過労自殺した松山市新入職員の件についての和解成立と、遺族である「お父様へのお便り」のメール
平成23年4月に大学新卒で松山市職員として採用され納税課に配属されたJさん(当時22才)は、入職半年後の9月5日に自殺した。
入職して納税課で担当した滞納案件は450件~500件だったが、7月には先輩職員と同様1300件~1400件と3倍に増加した。その結果Jさんの8月の時間外勤務は100時間を超え、うつ病を発病し自殺に至っている。
ご両親は松山地裁に松山市を被告として損害賠償訴訟を提訴し、本年1月20日松山市の責任を認める和解が成立した。
和解後、Jさんのお父様はNHKの取材を受けたが、和解が成立したことについて、「父親としての最低限の役割を果たしたと思う」と謙虚なコメントを述べた。
NHKのこのニュースを見たというKさんから、「私も亡くなられた彼と同様の厳しい立場に立った経験があり、筆をとらずにはおられず、お便りをさせて頂きました」と、私宛に「亡くなられた青年のお父様へ」と題するメールが届いた。
お父様の「最低限の役割」とのコメントに対し、「お父様が果たされたのは『最低限の役割』なんかではないです。
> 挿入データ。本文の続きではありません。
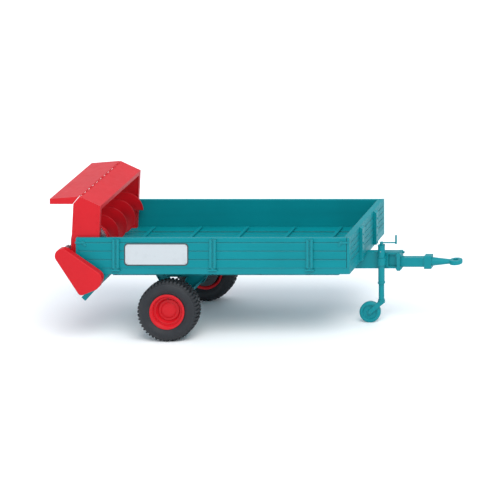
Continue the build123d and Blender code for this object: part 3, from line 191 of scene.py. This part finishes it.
def tyreRubber(name):
    recipe = Recipe(name, Specular_IOR_Level=0.4)
    soft, worn = recipe.edge(0.006)
    low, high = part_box("tyre_right")
    centre = (low + high) / 2
    fromAxle = recipe.add("ShaderNodeVectorMath", {"operation": "SUBTRACT"},
                          {0: recipe.here, 1: (centre.x, 0, centre.z)})
    parts = recipe.add("ShaderNodeSeparateXYZ", {}, {"Vector": fromAxle}, out="X")
    across = Wire(recipe, parts.socket.node.outputs["Z"])
    radius = (parts * parts + across * across) ** 0.5
    rings = recipe.add("ShaderNodeMath", {"operation": "SINE"}, {0: radius * 620})
    onWall = ((0.375 - radius) * 40).limited() * ((radius - 0.27) * 40).limited()
    speck = recipe.noise(420, 3)
    patches = recipe.noise(9, 5)
    base = recipe.between(((patches - 0.45) * 1.6).limited() * 0.55, tyreFinish["colour"] + (1,),
                          tyreFinish["dust"] + (1,))
    base = recipe.between(worn * 0.35, base, (0.1, 0.105, 0.11, 1))
    height = rings * onWall * 0.5 + speck * 0.7
    return recipe.finish(Base_Color=base, Roughness=0.5 + patches * 0.2,
                         Normal=recipe.bump(height, tyreFinish["ring"], soft))


def turnedSteel(name, colour, rough):
    recipe = Recipe(name)
    soft, worn = recipe.edge(0.0015)
    marks = recipe.noise(700, 2, (1, 0.15, 1))
    stain = recipe.noise(18, 6)
    base = recipe.between(((stain - 0.5) * 2).limited() * 0.6, colour + (1,), shade(colour, 0.55))
    base = recipe.between(worn * 0.5, base, lighter(colour, 0.4))
    return recipe.finish(Base_Color=base, Metallic=1 - ((stain - 0.6) * 3).limited() * 0.4,
                         Roughness=rough + marks * 0.18 + stain * 0.1,
                         Normal=recipe.bump(marks, 0.0001, soft))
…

父親として、人として『最大限の役割』を果たされたと、私は思っています。」と述べ、「これからも、お父様が裁判を戦い抜かれたことによって、道が開け、救われる若者が数多く出てくることでしょう。」と語っている。
このメールを読んだとき、私にはある作家の小説の最後に出てくる、「希望とは道のようなものだ、はじめはあるかなきかだが、多くの人が歩むことで道はできる」との言葉を思い出した。
かつて過労死、とりわけ過労自殺は社会的に認知されず、労災認定さえ極めて困難で、損害賠償責任を問うのはラクダが針の穴を通るようなものと言われていた。
しかし、遺族、被災者が、あるかなきかの困難な道を一人歩み、二人歩み、そして多くの人たちが歩むなかで救済の道は拓け、一昨年には、遺族らが100万人署名に取り組むなかで、国会で全会一致で過労死等防止対策推進法が成立するに至っている。
このメールをお父様にすぐ転送した。息子さんの命を失った悲しみを、このKさんのメールが少しでも癒やすことができればと思う。